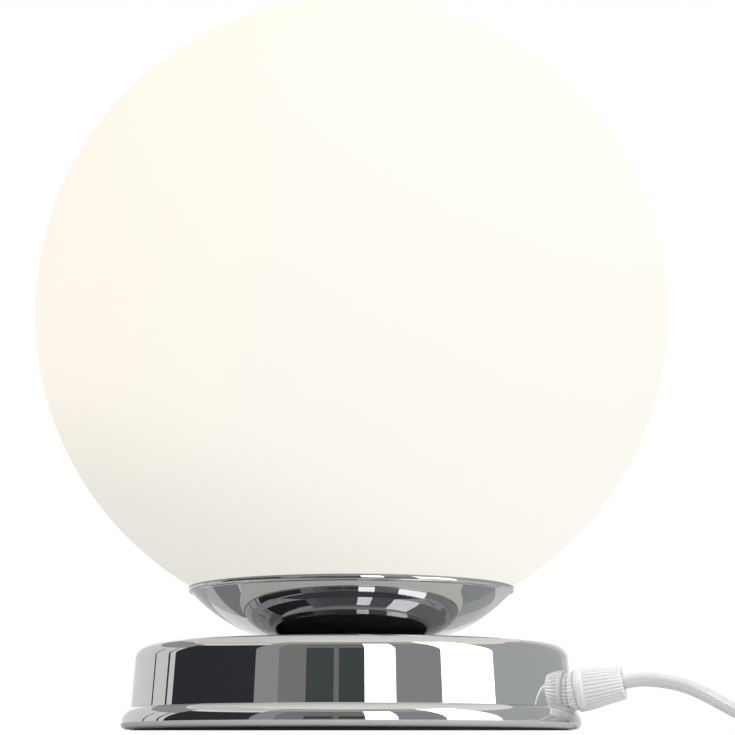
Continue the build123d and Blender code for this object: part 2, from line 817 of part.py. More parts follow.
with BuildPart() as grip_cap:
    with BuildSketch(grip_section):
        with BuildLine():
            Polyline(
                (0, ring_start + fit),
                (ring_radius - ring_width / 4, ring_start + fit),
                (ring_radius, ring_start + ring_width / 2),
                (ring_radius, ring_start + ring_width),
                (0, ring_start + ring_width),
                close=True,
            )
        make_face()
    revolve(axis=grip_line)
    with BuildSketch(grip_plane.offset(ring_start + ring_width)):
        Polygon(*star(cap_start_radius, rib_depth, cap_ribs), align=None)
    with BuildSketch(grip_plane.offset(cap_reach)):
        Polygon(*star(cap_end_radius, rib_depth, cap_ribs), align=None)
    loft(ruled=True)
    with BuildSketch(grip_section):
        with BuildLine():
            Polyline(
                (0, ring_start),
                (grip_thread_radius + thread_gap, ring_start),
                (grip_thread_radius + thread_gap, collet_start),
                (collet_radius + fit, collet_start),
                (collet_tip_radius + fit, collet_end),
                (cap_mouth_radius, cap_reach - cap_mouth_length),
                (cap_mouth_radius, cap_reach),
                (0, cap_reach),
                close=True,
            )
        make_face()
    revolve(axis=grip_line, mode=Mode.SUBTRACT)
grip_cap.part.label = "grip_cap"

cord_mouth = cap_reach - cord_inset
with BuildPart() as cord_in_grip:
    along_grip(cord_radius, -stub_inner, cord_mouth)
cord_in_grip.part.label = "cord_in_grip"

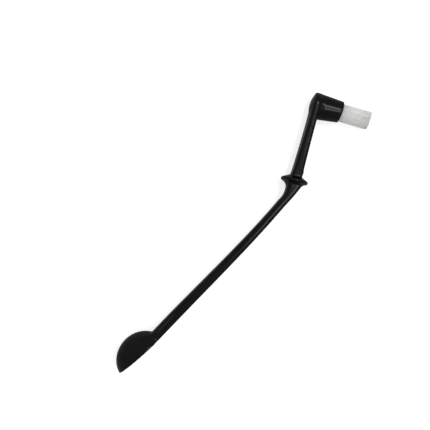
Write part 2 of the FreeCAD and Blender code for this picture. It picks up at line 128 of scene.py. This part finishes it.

--------

### TASK DETAILS
From the data above, extract every line in its exact form.

### OUTPUT FOR THIS TASK
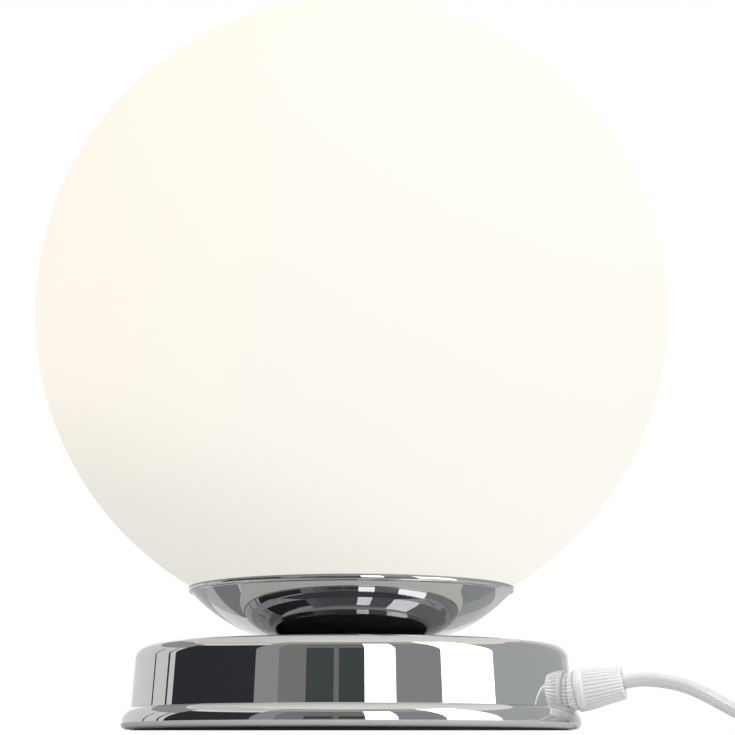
Continue the build123d and Blender code for this object: part 2, from line 817 of part.py. More parts follow.
with BuildPart() as grip_cap:
    with BuildSketch(grip_section):
        with BuildLine():
            Polyline(
                (0, ring_start + fit),
                (ring_radius - ring_width / 4, ring_start + fit),
                (ring_radius, ring_start + ring_width / 2),
                (ring_radius, ring_start + ring_width),
                (0, ring_start + ring_width),
                close=True,
            )
        make_face()
    revolve(axis=grip_line)
    with BuildSketch(grip_plane.offset(ring_start + ring_width)):
        Polygon(*star(cap_start_radius, rib_depth, cap_ribs), align=None)
    with BuildSketch(grip_plane.offset(cap_reach)):
        Polygon(*star(cap_end_radius, rib_depth, cap_ribs), align=None)
    loft(ruled=True)
    with BuildSketch(grip_section):
        with BuildLine():
            Polyline(
                (0, ring_start),
                (grip_thread_radius + thread_gap, ring_start),
                (grip_thread_radius + thread_gap, collet_start),
                (collet_radius + fit, collet_start),
                (collet_tip_radius + fit, collet_end),
                (cap_mouth_radius, cap_reach - cap_mouth_length),
                (cap_mouth_radius, cap_reach),
                (0, cap_reach),
                close=True,
            )
        make_face()
    revolve(axis=grip_line, mode=Mode.SUBTRACT)
grip_cap.part.label = "grip_cap"

cord_mouth = cap_reach - cord_inset
with BuildPart() as cord_in_grip:
    along_grip(cord_radius, -stub_inner, cord_mouth)
cord_in_grip.part.label = "cord_in_grip"

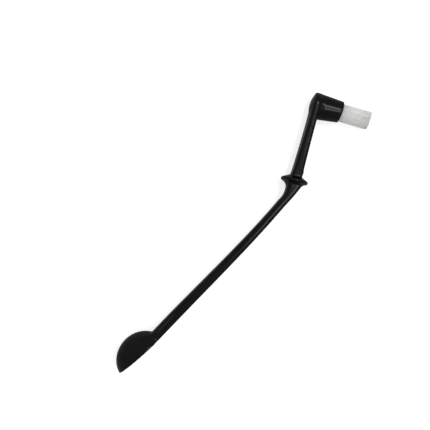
Write part 2 of the FreeCAD and Blender code for this picture. It picks up at line 128 of scene.py. This part finishes it.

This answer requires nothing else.